REQUIRED TASK: List all lines in the material below that contain "node".

SUPPLIED MATERIAL:
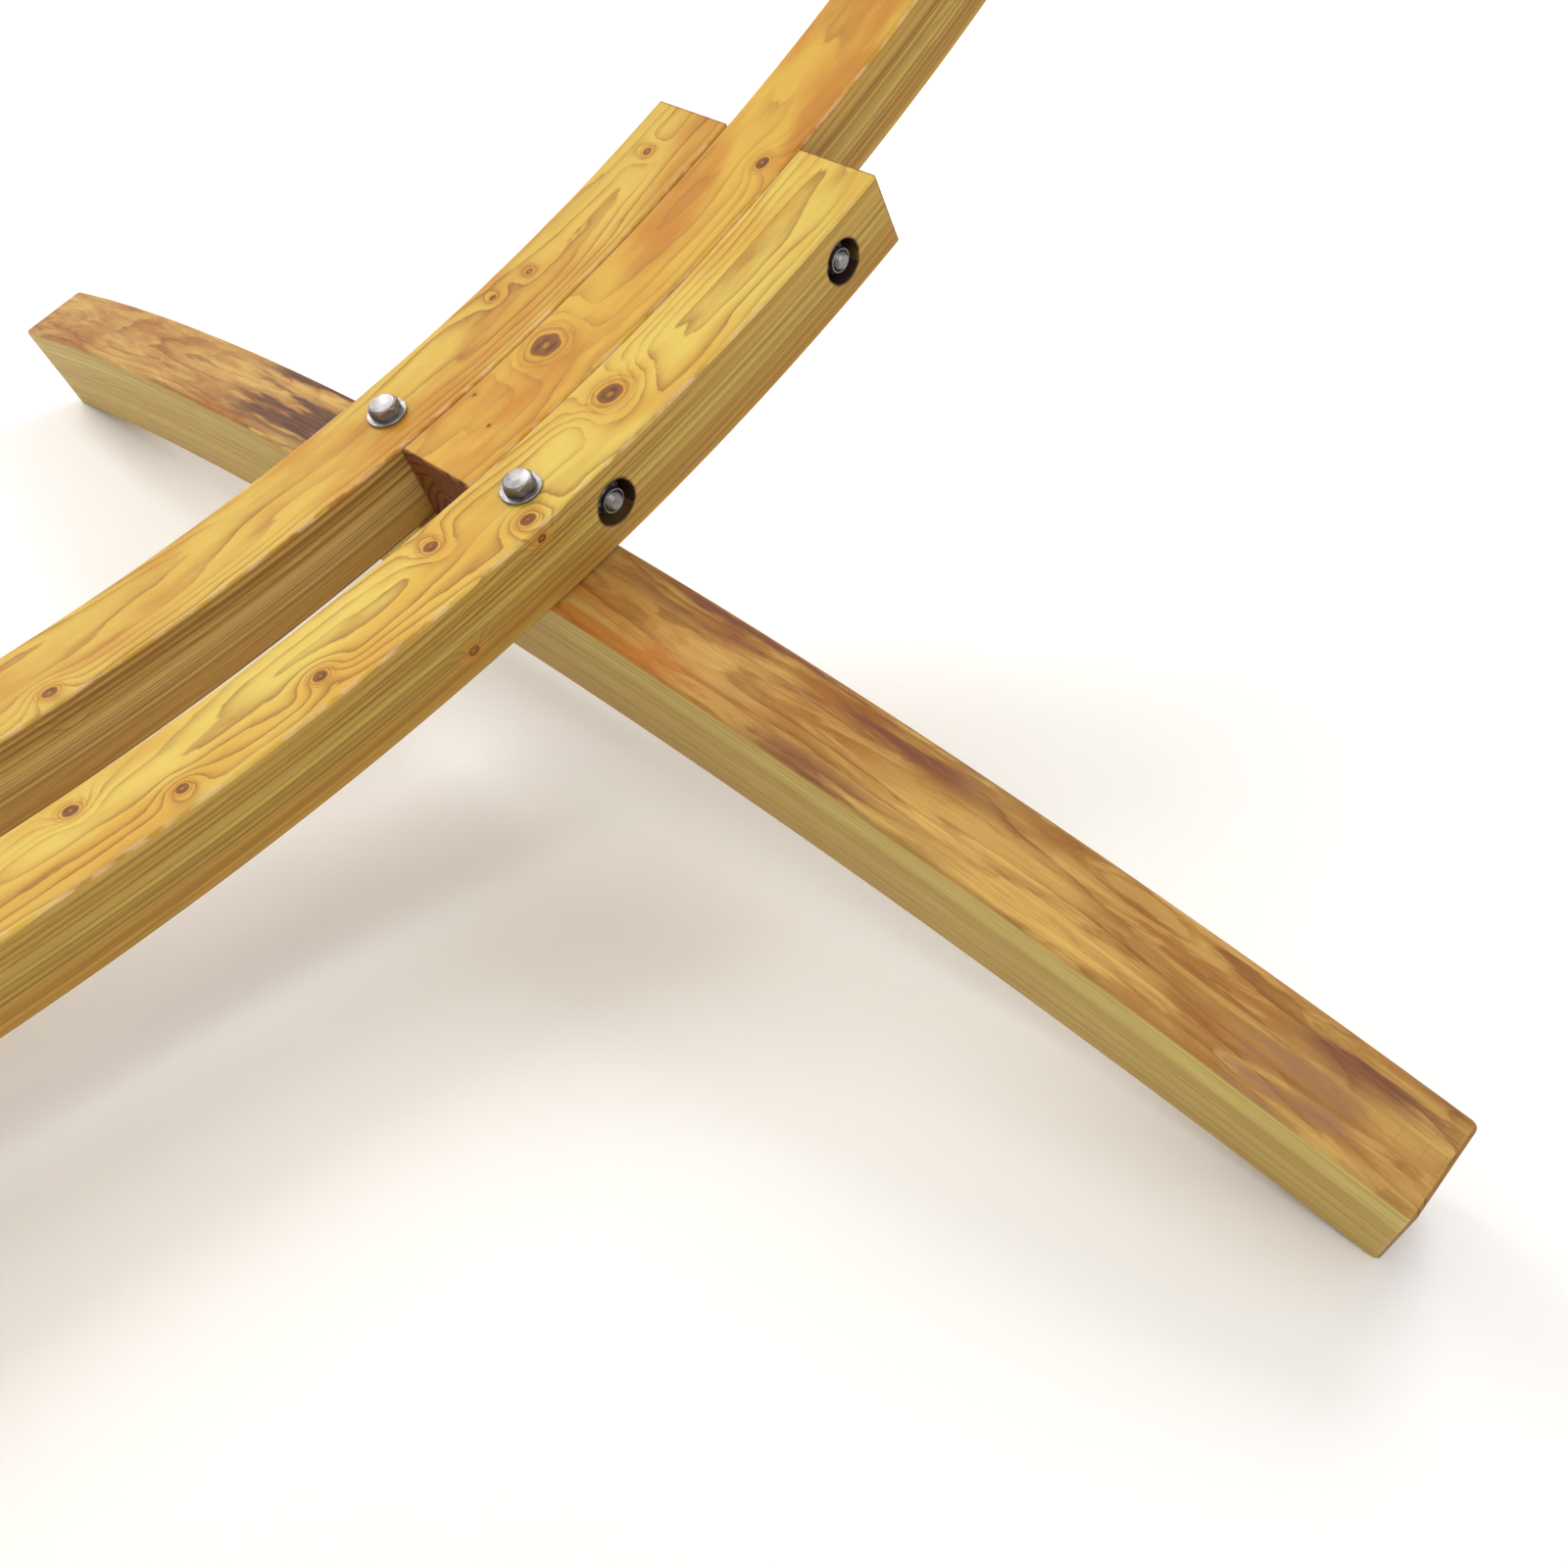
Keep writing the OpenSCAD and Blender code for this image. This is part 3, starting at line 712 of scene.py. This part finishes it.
def build_feet():
    tones = {"top": srgb(190, 150, 80), "top_warm": srgb(158, 104, 46), "late": srgb(118, 66, 28),
             "side": srgb(206, 188, 106), "side_dark": srgb(184, 158, 82), "side_warm": srgb(170, 130, 66),
             "side_late": srgb(176, 138, 72), "fibre": srgb(158, 104, 52), "end": srgb(150, 104, 52),
             "end_late": srgb(96, 58, 28)}
    umber, plum, flame = srgb(84, 50, 34), srgb(116, 72, 54), srgb(188, 112, 36)
    honey, dust = srgb(222, 184, 100), srgb(150, 112, 84)
    right_stains = [(0.19, 0.10, -0.027, -0.012, umber, 1.0), (-0.12, 0.08, 0.010, -0.020, flame, 0.7),
                    (-0.38, 0.12, 0.014, -0.010, honey, 0.6), (-0.23, 0.17, 0.004, 0.016, plum, 1.0),
                    (-0.29, 0.08, -0.010, -0.022, plum, 0.8), (-0.555, 0.05, 0.002, 0.016, plum, 1.0),
                    (-0.53, 0.04, 0.014, -0.008, dust, 0.8)]
    left_stains = [(0.30, 0.16, -0.01, 0.01, plum, 0.6), (-0.25, 0.14, 0.01, -0.01, flame, 0.5)]
    span = (-FOOT_LEN / 2, FOOT_LEN / 2)
    feet = [("right_foot", 1, 51.0, right_stains), ("left_foot", -1, 67.0, left_stains)]
    for node, side, seed, stains in feet:
        material = glulam(node + "_wood", foot_coords(side), FOOT_H, FOOT_W, span, tones, seed, pitch=0.0035,
                          lamella=0.0205, bottom=0.5, streak=0.9, worn=False, stains=stains, figure=0.4,
                          end_lean=math.tan(FOOT_END_LEAN))
        foot = bar(node + "_timber", span, FOOT_W, FOOT_H, on_foot(side), material, arris=0.0035,
                   end_round=0.0035)
        if side < 0:
            foot.data.flip_normals()
        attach(foot, "stand")
        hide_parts(node)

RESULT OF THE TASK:
    for node, side, seed, stains in feet:
        material = glulam(node + "_wood", foot_coords(side), FOOT_H, FOOT_W, span, tones, seed, pitch=0.0035,
        foot = bar(node + "_timber", span, FOOT_W, FOOT_H, on_foot(side), material, arris=0.0035,
        hide_parts(node)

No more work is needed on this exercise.